Cloud-ArrowCIOs know, you know, I know that organizations need to utilize Cloud-based applications and infrastructure so that they are digitally competitive. Why are perceived budget and security concerns stymying digital initiatives?


The path to cloud computing has turned into a highway. But, many CIOs / senior executives are not riding that highway. A new report from cloud provider Canopy, is based on a survey of 950 CIOs and other key executives.

The survey reported fear that businesses will become uncompetitive, with a large majority (74 percent) believing this will happen as soon as the next 15 months. In fact, these executives estimate that their businesses lost a collective $41 billion in revenues last year due to the lack of ideal cloud solutions. Wait a minute, they know something is very wrong; shouldn't this be a huge priority?

The reasons for the Cloud are all over the business: in marketing & sales, operations, human resources. While 94 percent recognized the need to embrace cloud-based applications and infrastructure to deliver digital transformation, more than two-thirds (68 percent) admitted that a lack of cloud investment was holding back their company’s vital digital initiatives. The CIO's no longer control investment and operations like they once did; so their role really becomes the “preacher” of the Cloud who reaches all across the organization.
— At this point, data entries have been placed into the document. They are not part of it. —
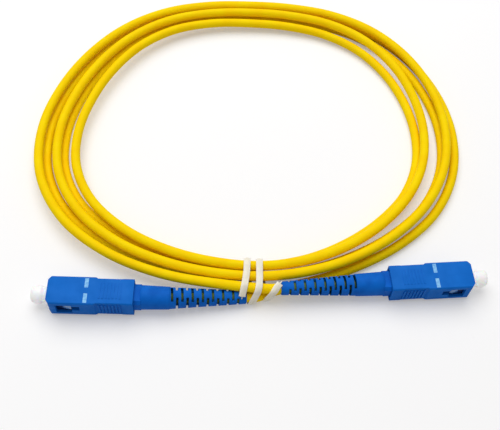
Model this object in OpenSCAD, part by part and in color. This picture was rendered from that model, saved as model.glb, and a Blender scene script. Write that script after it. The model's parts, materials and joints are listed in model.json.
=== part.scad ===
// Fibre optic patch cord: a coiled single-mode cord with a square push-pull plug on each end.
// Millimetres. The X axis runs along the two plugs, Y points into the loop, Z is up.
// The origin lies on the table, under the middle of the box that the two plugs fill.

/* [Cord] */
// Outside diameter of the jacket
jacket_d = 3.0; // [2.8:0.1:3.2]
// Wall of the jacket
jacket_wall = 0.45; // [0.3:0.05:0.45]
// Thickness of the layer of aramid yarn
yarn_wall = 0.4; // [0.25:0.05:0.4]
// Diameter of the tight buffer over the fibre
buffer_d = 0.9; // [0.8:0.05:0.9]
// Diameter of the coated fibre
fibre_d = 0.25; // [0.2:0.01:0.25]

/* [Loop] */
// Mean radius of the outermost turn
loop_r = 65.2; // [65.2:0.2:70]
// Step from one turn to the next at the left and right of the loop
side_pitch = 5.8; // [5.8:0.1:6.4]
// Gap between turns where the tie holds them
tie_gap = 0.45; // [0.45:0.05:0.6]
// Gap between turns at the far side of the loop
top_gap = 0.7; // [0.6:0.1:1.2]
// Gap between the lower and the upper layer of turns
layer_gap = 0.5; // [0.5:0.05:0.8]

/* [Plug housing] */
// Length of the sliding outer housing
housing_l = 25; // [24:0.5:27]
// Width of the housing over its wide front half
housing_w = 8.95; // [8.8:0.05:9.4]
// Height of the housing without its key
housing_h = 7.35; // [7.2:0.05:7.8]
// How far the rear half is set in on each side
waist = 0.45; // [0.2:0.05:0.5]
// Where the wide front half begins, from the rear face
step_u = 11.3; // [10.8:0.1:12]
// Width of the key under the housing
key_w = 2; // [1.5:0.1:3]
// Height of the key
key_h = 0.75; // [0.5:0.05:1]
// Length of the key
key_l = 9.3; // [7:0.1:10]
// Length of the side window
window_l = 4.6; // [4.4:0.1:4.8]
// Height of the side window
window_h = 4.6; // [3.6:0.1:4.8]
// Height that the grip ribs stand on the sides
rib_h = 0.35; // [0.2:0.05:0.4]
// How far the housing slides back to let the plug go
pull_travel = 1.6; // [1:0.1:1.7]

/* [Plug frame] */
// Width of the plug frame inside the housing
frame_w = 7; // [6.8:0.05:7.05]
// Height of the plug frame
frame_h = 5.6; // [5.5:0.05:5.65]
// Diameter of the ferrule
ferrule_d = 2.499; // [2.4:0.001:2.6]
// Length of the ferrule
ferrule_l = 10.5; // [10.3:0.1:11]
// How far the ferrule stands out of the housing
ferrule_out = 1.2; // [0.9:0.1:1.5]
// How far the ferrule gives way against its spring
ferrule_travel = 1; // [0.6:0.1:1.1]
// Outside diameter of the spring
spring_d = 4.2; // [4.1:0.05:4.4]
// Diameter of the spring wire
spring_wire = 0.45; // [0.3:0.05:0.5]
// Turns of the spring
spring_turns = 6; // [4:1:6]

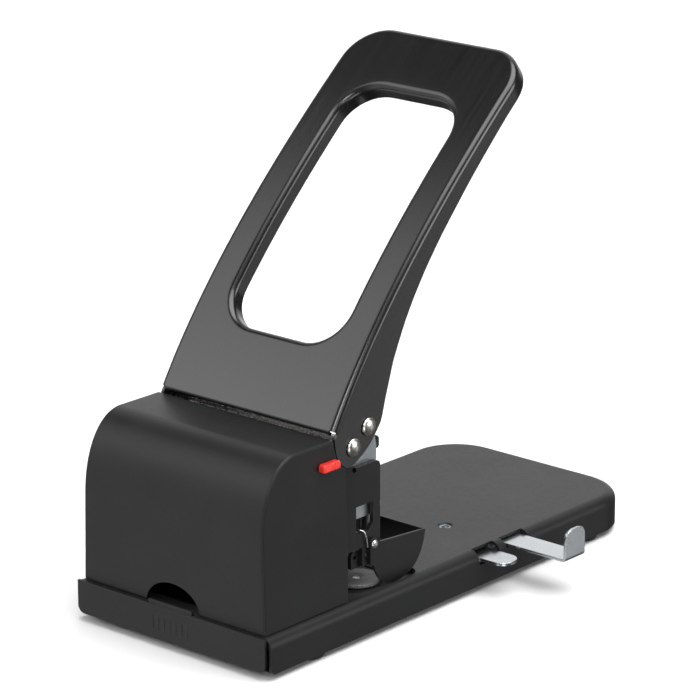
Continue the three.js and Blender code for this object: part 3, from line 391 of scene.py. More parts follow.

The Canopy survey identifies (real and imaginary) show-stoppers: security (60 percent), data protection (40 percent), protection of intellectual property (26 percent), and fears of vendor lock-in (36 percent).

When I am faced with making a decision, I find I can think better if I make a list. Let's make up our own list of “good” things and then “nebulous” things about Big Data and the Cloud:

Good things about cloud and big data

  • We have some high-profile vendors such as Amazon Web Services, Google, Microsoft, IBM and Rackspace who offer cloud-based Hadoop and NoSQL database platforms to support big data applications. None of them are about to close up on you (maybe merge?)

  • There are now many managed services that run on top of the cloud platforms, freeing users from the need to deploy their own systems there. This eliminates your need to have “super programmer” on your staff to run the Cloud.

  • Mixing big data and cloud computing is often the first choice for Internet companies, especially software and data services vendors that are just getting started themselves. Hey, this is their whole survival.

  • If you have resources like this and important companions too; why aren't they not sleeping at night because of concerns about data security and privacy protections in the cloud? Vendors can provide you with recommendations.

  • You still run most of their operations on mainframes and other archaic systems far removed from cloud architectures. And the sheer mass of data stored in such systems is so extensive. Etc, etc. ... Sounds cheap now, but those old fully-depreciated computer rooms will need replacement sooner than you think.

  • Start ups too: If you are in the Big Data business, buying servers are the last thing you need when you want to focus on your business, not your infrastructure.

Nebulous things about cloud and big data

Ooops! Can't think of anything else

As Bob Dylan once said: “The answer, my friend, is blowin' in the wind”.